The subtitle was “Peace Will Destroy War.” Thus one expected (and accepted) three movements of minor‑key clashing. And a finale dissolving into a chorale‑style major key.


What I hadn’t expected was the sharp, dissonant, mesmeric creation here. That first movement had a crisp Shostakovich military chaos, yet one couldn’t turn away from the opening theme.


This was presumably a Ukrainian folk song, and its first three notes would be played throughout all four movements. The song blasted through this opening, brass calls ricocheting like today’s Russian bombs across Kiev.


The Andante used the first three notes, repeated like a clock–or time bomb–ticking away against a harp. The notes were foreboding, the orchestration changed, yet the ticking didn’t stop save for a mordant march. The composer’s third movement had a frightening direction: Allegro feroce. And ferocious indeed was The Tōn Orchestra, with Mr. Botstein leading the troops.

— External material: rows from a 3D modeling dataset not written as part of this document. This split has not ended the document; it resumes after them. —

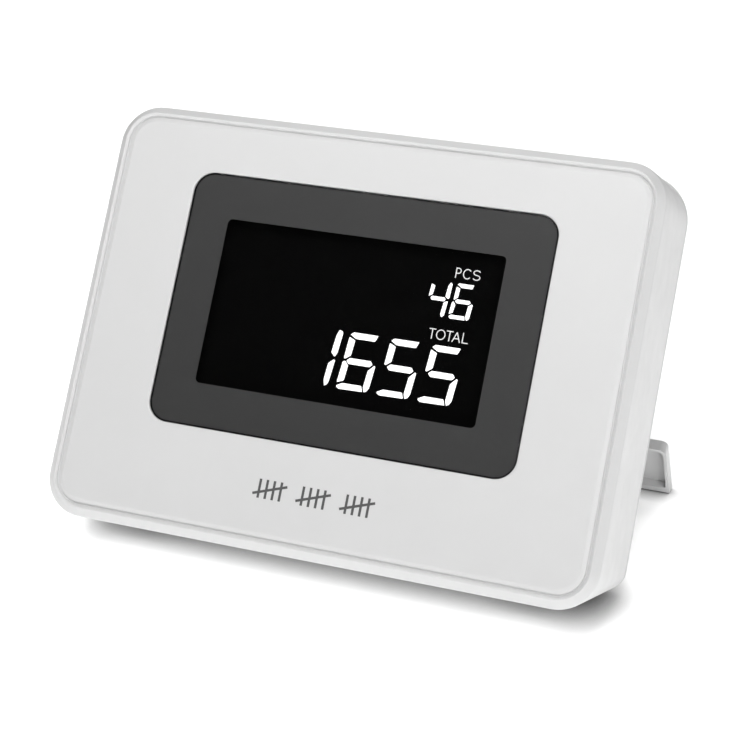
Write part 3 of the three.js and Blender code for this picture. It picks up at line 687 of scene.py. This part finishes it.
# ------------------------------------------------------------------ stand
lean = OPEN - TILT
reach = FACE_HEIGHT + HINGE_Y * math.cos(TILT) + HINGE_Z * math.sin(TILT)
zf, zb = STAND_FRONT, -STAND_BACK


def foot_y(z, lift):
    return -(reach - lift - z * math.sin(lean)) / math.cos(lean)


bar_top = -(STAND_L - BAR_H)
low = -STAND_L - 3
slope = (BAR_HALF_FOOT - BAR_HALF_TOP) / BAR_H
right = [(BAR_HALF_TOP + slope * (bar_top - low), low)]
for i in range(13):
    a = math.radians(90 * i / 12)
    right.append((BAR_HALF_TOP - 2.0 + 2.0 * math.cos(a), bar_top - 2.0 + 2.0 * math.sin(a)))
fillet = 3.5
for i in range(9):
    a = math.radians(270 - 90 * i / 8)
    right.append((LEG_HALF + fillet + fillet * math.cos(a), bar_top + fillet + fillet * math.sin(a)))
right.append((LEG_HALF, 0.0))
tee = right + [(-x, y) for x, y in right[::-1]]
stand = to_object("fold_out_stand_shell", prism(tee, zb, zf))
wall_, floor_ = STAND_WALL, zb + 1.0


def tray(z):
    """Mouth of the hollow in the foot bar, whose ends spread with the bar's own."""
    mouth = ring(-BAR_HALF_TOP + wall_, BAR_HALF_TOP - wall_, foot_y(zf, 0) + 2.1, bar_top - wall_, 0.8, 1.4, z, 8)
    return [(x + math.copysign(slope * (bar_top - y), x), y, z) for x, y, z in mouth]


steps = [
    ("UNION", rod_x(-LEG_HALF, LEG_HALF, 0, 0, 2.85)),
    ("UNION", cuboid(-12, 12, -0.5, 4.05, -2.75, -0.95)),
    ("DIFFERENCE", loft([tray(floor_), tray(zf + 1)])),
]
for sx in (-1, 1):
    a, b = (0.8, LEG_HALF - wall_) if sx > 0 else (-LEG_HALF + wall_, -0.8)
    steps.append(("DIFFERENCE", round_block(a, b, bar_top + 0.6, -5.5, floor_, zf + 1, 1.2)))
steps.append(("DIFFERENCE", slab([(foot_y(zf + 2, STAND_LIFT), zf + 2), (foot_y(zb - 2, STAND_LIFT), zb - 2), (-STAND_L - 12, zb - 2), (-STAND_L - 12, zf + 2)], -90, 90)))
for a in (-52.2, 37.8):
    steps.append(("DIFFERENCE", slab([
        (foot_y(zf - 0.5, STAND_LIFT - 1), zf - 0.5), (foot_y(zb + 0.5, STAND_LIFT - 1), zb + 0.5),
        (foot_y(zb + 0.5, STAND_LIFT + PAD_RECESS), zb + 0.5), (foot_y(zf - 0.5, STAND_LIFT + PAD_RECESS), zf - 0.5)], a, a + 14.4)))
for a, b in ((LEG_HALF - 7.4, LEG_HALF + 1), (-LEG_HALF - 1, -LEG_HALF + 7.4)):
    steps.append(("DIFFERENCE", rod_x(a, b, 0, 0, 1.32, 28)))
boolean(stand, *steps)
soften(stand, 0.24)
place(stand, STAND, "stand", WHITE, "white_plastic", "fold_out_stand")

for side, a in (("left", -52), ("right", 38)):
    pad = to_object("stand_pad_soft_" + side, slab([
        (foot_y(zf - 0.7, STAND_LIFT + PAD_RECESS - 0.12), zf - 0.7), (foot_y(zb + 0.7, STAND_LIFT + PAD_RECESS - 0.12), zb + 0.7),
        (foot_y(zb + 0.7, 0), zb + 0.7), (foot_y(zf - 0.7, 0), zf - 0.7)], a, a + 14))
    soften(pad, 0.22, 2)
    place(pad, STAND, "stand", RUBBER, "rubber", "stand_pad_" + side)

# ------------------------------------------------------------------ feet under the housing
for side in ("left", "right"):
    lo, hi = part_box("foot_pad_" + side)
    foot = bpy.data.objects.new("foot_pad_soft_" + side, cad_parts["foot_pad_" + side].data.copy())
    bpy.context.scene.collection.objects.link(foot)
    foot.data.transform(Matrix.Scale(1000, 4))
    soften(foot, 0.45, 3, 25)
    place(foot, ROW, "display_unit", RUBBER, "rubber", "foot_pad_" + side)

# ------------------------------------------------------------------ floor with painted contact shadow, light and camera
floor = bmesh.new()
steps_n = 48
for r in (2.4,):
    floor.faces.new([floor.verts.new((r * math.cos(2 * math.pi * i / steps_n), r * math.sin(2 * math.pi * i / steps_n), 0)) for i in range(steps_n)])
ground = to_object("studio_floor", floor)
gm = bpy.data.materials.new("paper_floor_painted_contact_shadow")
gm.use_nodes = True
gp = gm.node_tree.nodes["Principled BSDF"]
gp.inputs["Roughness"].default_value = 0.9
gp.inputs["Specular IOR Level"].default_value = 0.0
gn = gm.node_tree.nodes.new("ShaderNodeTexNoise")
gn.inputs["Scale"].default_value = 30
gr = gm.node_tree.nodes.new("ShaderNodeMapRange")
gr.inputs["To Min"].default_value = 0.9
gr.inputs["To Max"].default_value = 0.94
gm.node_tree.links.new(gn.outputs["Fac"], gr.inputs["Value"])
gc = gm.node_tree.nodes.new("ShaderNodeCombineColor")
for i in range(3):
    gm.node_tree.links.new(gr.outputs["Result"], gc.inputs[i])
# Painted contact shadow: ambient occlusion within 8.8 mm, raised to the power 1.35, darkens the floor's colour under
# and beside the unit and the stand.
painted_shadow_ao = gm.node_tree.nodes.new("ShaderNodeAmbientOcclusion")
painted_shadow_ao.inputs["Distance"].default_value = 0.0088
painted_shadow_ao.samples = 16
painted_shadow_curve = gm.node_tree.nodes.new("ShaderNodeMath")
painted_shadow_curve.operation = "POWER"
painted_shadow_curve.inputs[1].default_value = 1.35
gm.node_tree.links.new(painted_shadow_ao.outputs["AO"], painted_shadow_curve.inputs[0])
gs = gm.node_tree.nodes.new("ShaderNodeVectorMath")
gs.operation = "SCALE"
gm.node_tree.links.new(gc.outputs["Color"], gs.inputs[0])
gm.node_tree.links.new(painted_shadow_curve.outputs["Value"], gs.inputs["Scale"])
gm.node_tree.links.new(gs.outputs["Vector"], gp.inputs["Base Color"])
gp.inputs["Emission Color"].default_value = (1, 1, 1, 1)
gp.inputs["Emission Strength"].default_value = 0.0
ground.data.materials.append(gm)

# Softboxes: name, direction they shine from (azimuth from -Y towards +X, elevation), distance, size, watts, floor only.
LIGHTS = [
    ("high_front", -15, 66, 1.4, 0.9, 15.0, False),
    ("front_right", 42, 20, 1.5, 0.9, 9.4, False),
    ("back", 180, 40, 1.5, 1.2, 6.2, False),
    ("back_left", -140, 30, 1.5, 1.0, 2.1, False),
    ("paper_front_low", 12, 10, 3.0, 1.6, 350.0, True),
    ("paper_back", 180, 60, 1.4, 0.7, 2.8, True),
]
paper = bpy.data.collections.new("paper")
paper.objects.link(ground)
for name, az, el, dist, size, watts, paper_only in LIGHTS:
    a, e = math.radians(az), math.radians(el)
    lamp = bpy.data.lights.new(name, "AREA")
    lamp.shape, lamp.size, lamp.energy = "SQUARE", size, watts
    ob = bpy.data.objects.new(name, lamp)
    bpy.context.scene.collection.objects.link(ob)
    direction = Vector((math.sin(a) * math.cos(e), -math.cos(a) * math.cos(e), math.sin(e)))
    ob.location = Vector((0, 0, 0.05)) + direction * dist
    ob.rotation_euler = direction.to_track_quat("Z", "Y").to_euler()
    if paper_only:
        ob.light_linking.receiver_collection = paper
world = bpy.data.worlds.new("studio")
world.use_nodes = True
world.node_tree.nodes["Background"].inputs["Color"].default_value = (1, 1, 1, 1)
world.node_tree.nodes["Background"].inputs["Strength"].default_value = 0.01
bpy.context.scene.world = world
bpy.context.scene.view_settings.view_transform = "Standard"

cam = bpy.data.cameras.new("camera")
cam.lens, cam.sensor_width, cam.clip_start = 82.306, 36, 0.01
eye = bpy.data.objects.new("camera", cam)
bpy.context.scene.collection.objects.link(eye)
right_v, up_v, back_v = Vector((0.94462, 0.32650, 0.03295)), Vector((-0.15164, 0.34526, 0.92618)), Vector((0.29102, -0.87988, 0.37565))
rot = Matrix((right_v, up_v, back_v)).transposed().to_4x4()
eye.matrix_world = Matrix.Translation(CAMERA / 1000) @ rot
bpy.context.scene.camera = eye
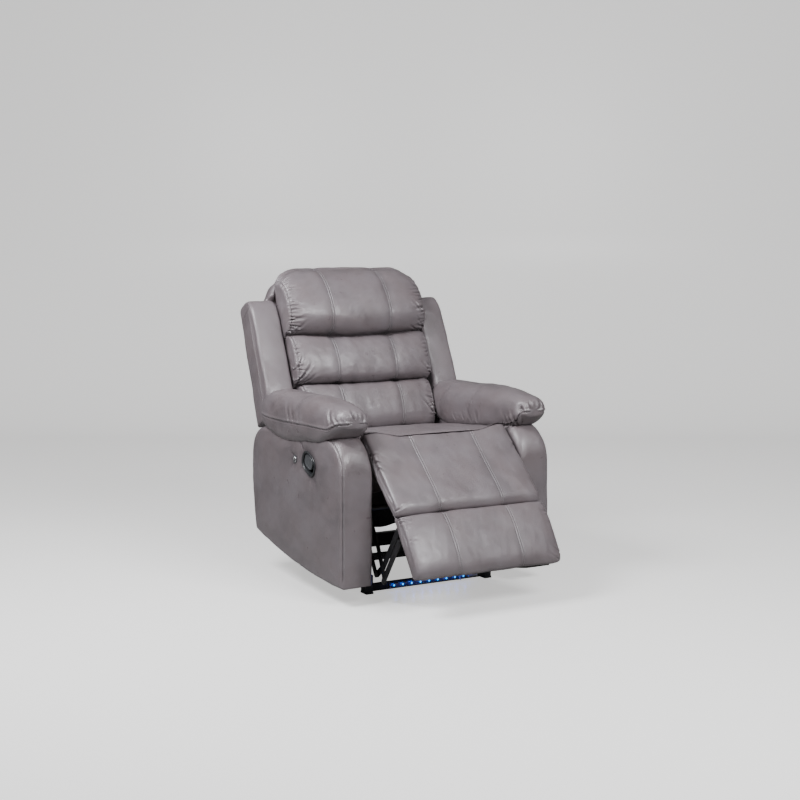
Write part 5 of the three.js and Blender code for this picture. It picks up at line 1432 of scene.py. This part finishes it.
class RECLINER_OT_outside_back(bpy.types.Operator):
    """The padded outside back, and its tongue down behind the seat"""

    bl_idname = "recliner.outside_back"
    bl_label = "Outside back"

    def execute(self, context):
        foot = 0.001
        turned = 0.012
        shoulder = BACK_HEIGHT - PANEL_CORNER
        corner = BACK_HALF - PANEL_CORNER
        half = np.vstack([
            bezier((0, foot), (BACK_HALF - turned, foot), count=60),
            bezier((BACK_HALF - turned, foot), (BACK_HALF, foot), (BACK_HALF, foot + turned), count=8),
            bezier((BACK_HALF, foot + turned), (BACK_HALF, shoulder), count=60),
            bezier((BACK_HALF, shoulder), (BACK_HALF, BACK_HEIGHT), (corner, BACK_HEIGHT), count=16),
            bezier((corner, BACK_HEIGHT), (CROWN_HALF, BACK_HEIGHT), (CROWN_BEND, CROWN_HEIGHT),
                   (CROWN_FLAT, CROWN_HEIGHT), count=40),
            bezier((CROWN_FLAT, CROWN_HEIGHT), (0, CROWN_HEIGHT), count=36),
        ])
        loop = np.vstack([half, [(0, CROWN_HEIGHT)], half[:0:-1] * (-1, 1)])
        front = PANEL_THICK - 0.0005
        padded_slab("outside_back", loop, np.array([0, 0.24]), front, -REAR_PAD, 0.014, on_back, 0.006, 93)
        low = TONGUE_BOTTOM - BACK_FOOT[1]
        corners = [
            (-TONGUE_HALF, low), (TONGUE_HALF, low), (TONGUE_HALF, TONGUE_TOP), (-TONGUE_HALF, TONGUE_TOP),
        ]
        sides = zip(corners, corners[1:] + corners[:1], (50, 16, 50, 16))
        tongue = np.vstack([bezier(start, end, count=count) for start, end, count in sides])
        upright = lambda s, d: (BACK_FOOT[0] - d, BACK_FOOT[1] + s)
        middle = np.array([0, (low + TONGUE_TOP) / 2])
        padded_slab("back_tongue", tongue, middle, PANEL_THICK - 0.001, 0.0005, 0.006, upright, 0.0, 97)
        return {"FINISHED"}


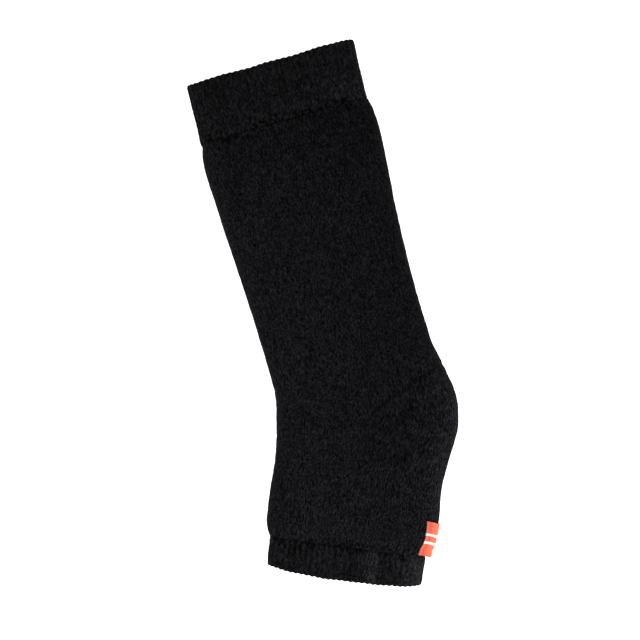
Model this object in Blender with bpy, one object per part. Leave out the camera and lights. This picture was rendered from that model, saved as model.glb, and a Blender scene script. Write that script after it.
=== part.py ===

The finale was as exciting as anything by Shosty. It demanded virtuosity–fanfare brass, fortissimo bassoons, throbbing strings, unexpected juxtapositions, deathly war against passionate peace.


Yet I had one caveat. If this, blazing, strident finale was “Peace”, give me a bar or two of Ciurlionis’ swampy In the Forest. For this was the noisiest peace I’d ever heard!


Again, just joking. This was a fabulous work, played with agitation, fever and Scythian barbarity. Mr. Botstein’s choice here was a brilliant one. And The Tōn Orchestra played it with all the energy the brilliant Symphony deserved.